For all of these reasons, I respectfully urge this Committee to ensure that any legislation it considers meets the following requirements, which are vital to protecting states’ innovative role in consumer data protection:
- Any new federal requirements should not preempt state law, but instead should expressly set a floor — not a ceiling — on data security standards and protocols in the event of breaches. States must be able to innovate in the areas of data security and breach notification and pass stronger and more up-to-date laws than the federal standard.
- As with several other federal consumer protection laws, any federal requirements must be enforceable by state attorneys general in addition to a federal agency, and any federal penalties or other monetary relief must be recoverable by the states as well.
- To the extent any preemption language is included, beyond the floor/ceiling issue discussed above, the language must be drawn carefully to avoid unintended severe consequences. Some preemption language can be so broad that it might be interpreted to set aside state laws concerning personal privacy or computer crimes, and that would be a serious problem for constituents.
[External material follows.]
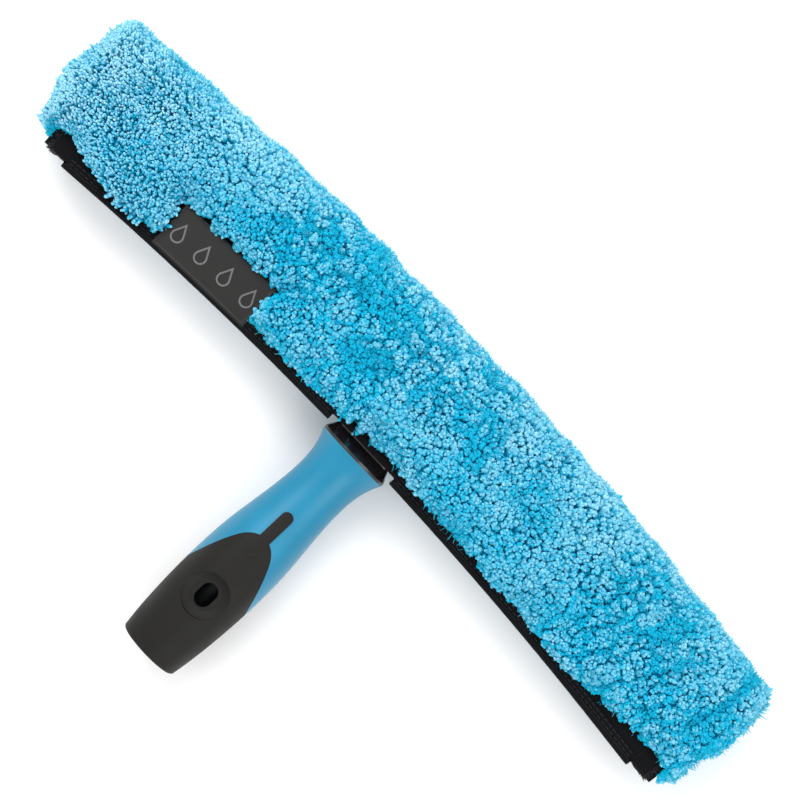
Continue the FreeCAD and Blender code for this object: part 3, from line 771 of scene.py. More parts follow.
def laid_cloth(name, x, d, z, lean, thickness, body, finish, slot, crumple=0.0, seed=1):
    """A strip of cloth along the bar, with rounded edges.

    x is its stations along the bar. Across it, d and z are its middle layer and lean is the way out of it.
    """
    x = x[:, None]
    d, z, lean = [np.broadcast_to(v, (len(x), np.shape(v)[-1])) for v in (d, z, lean)]
    middle = bowed(x, d, z)
    out = bowed_direction(x, 0, np.sin(lean), np.cos(lean))
    middle = middle + out * (ripple(middle, 9 * MM, seed) * crumple)[..., None]
    across = np.concatenate([[0], np.cumsum(np.hypot(np.diff(d[0]), np.diff(z[0])))])
    ends = rounded(24, np.linspace(0, 1, len(x)))[:, None]
    half = (thickness / 2 * rounded(8, across / across[-1])[None] * ends)[..., None]
    return cloth_slab(name, middle + out * half, middle - out * half, x, across[None], body, finish)


def upright_cloth(name, x, d, z, way, *rest):
    """A flat piece of cloth that stands at depth d and faces ahead, way 1, or back, way -1."""
    return laid_cloth(name, x, np.full(len(z), d), z, np.full(len(z), way * math.pi / 2), *rest)


def across_places(count):
    """Places from 0 to 1 that are closer together at both ends."""
    return (1 - np.cos(np.linspace(0, math.pi, count))) / 2


def closure_x(side, inner=OPENING, outer=CLOSURE_END):
    """Stations along one side's closure."""
    x = side * stations(inner, outer, 1.5 * MM)
    return x if side > 0 else x[::-1]


_finishes = {}


def pile_finish(p):
    """The pile's fibre, made once."""
    if "pile" not in _finishes:
        _finishes["pile"] = pile_fibre(tuple(p.root), tuple(p.middle), tuple(p.tip_highlight))
    return _finishes["pile"]


def finishes(c):
    """The cloths and threads, made once."""
    if "tape" not in _finishes:
        _finishes["tape"] = binding_tape(tuple(c.tape), c.rib_pitch)
        _finishes["thread"] = sewing_thread(tuple(c.thread))
        _finishes["grab"] = grab_plastic(tuple(c.grab))
    return _finishes["tape"], _finishes["thread"], _finishes["grab"]


def stitching(name, rows, body, thread):
    """Rows of stitches as one piece."""
    points, faces = joined(rows)
    new_piece(name, points, faces, body, thread)


def sewn_row(x, d, z, lean, c):
    """Stitches in a row along the bar."""
    path = bowed(x, d, z)
    out = bowed_direction(x, 0, math.sin(lean), math.cos(lean))
    return thread_line(path, out, c.stitch_length, c.stitch_gap, c.thread_radius)


class WASHER_OT_hems(bpy.types.Operator):
    """Tapes bound over the sleeve's two back edges, and the stitches through them"""

    bl_idname = "washer.hems"
    bl_label = "Hem tapes"

    def execute(self, context):
        c = context.scene.cloth
        tape, thread, _ = finishes(c)
        x = stations(-CLOSURE_END, CLOSURE_END, 1.2 * MM)
        beside_neck = ease(OPENING - 0.5 * MM, OPENING + 1.5 * MM, np.abs(x))[:, None]
        rows = []
        for name, side, back in (("upper", 1, HEM_BACK), ("lower", -1, PANEL_BACK)):
            start = back - back * (1 - beside_neck)
            d = start + (HEM_REACH - start) * across_places(14)[None]
            z = skin(d, (LINING_OUT + TAPE_OUT) / 2, side)[1]
            lean = SLOPE if side > 0 else math.pi - SLOPE
            hem = laid_cloth(
                name + "_hem", x, d, z, np.full(14, lean), TAPE_OUT - LINING_OUT,
                "washer", tape, "tape", 0.06 * MM, 40,
            )
            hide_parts(name + "_hem_tape")
            for low, high in ((-CLOSURE_END, LABEL_START), (LABEL_END, -OPENING), (OPENING, CLOSURE_END)):
                run = stations(low + 2 * MM, high - 2 * MM, 2 * MM)
                for depth in (1.9 * MM, -0.2 * MM):
                    d_at, z_at = skin(depth, TAPE_OUT, side)
                    rows.append(sewn_row(run, d_at, z_at, lean, c))
        stitching("hem_stitching", rows, "washer", thread)
        return {"FINISHED"}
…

These or similar provisions for joint federal and state enforcement authority are already included in other federal laws and have proven successful. For example, the New York AG’s office has coordinated with the FTC on several investigations into violations of the federal Children’s Online Privacy Protection Act, or COPPA, to stop invasive tracking on major child-focused websites.
The vast majority of state AGs’ offices have similarly called on Congress to avoid preempting state action on data security, as recently as 2015, when a broad bipartisan group of 45 state AGs joined in asking Congress to oppose then-pending data security bills with harmful preemption provisions.
Our office continues to enforce data security protections on behalf of New Yorkers and to work with New York’s state lawmakers to continually update those protections. We appreciate your Committee’s efforts to complement those efforts at the federal level while ensuring that work at the state will continue successfully.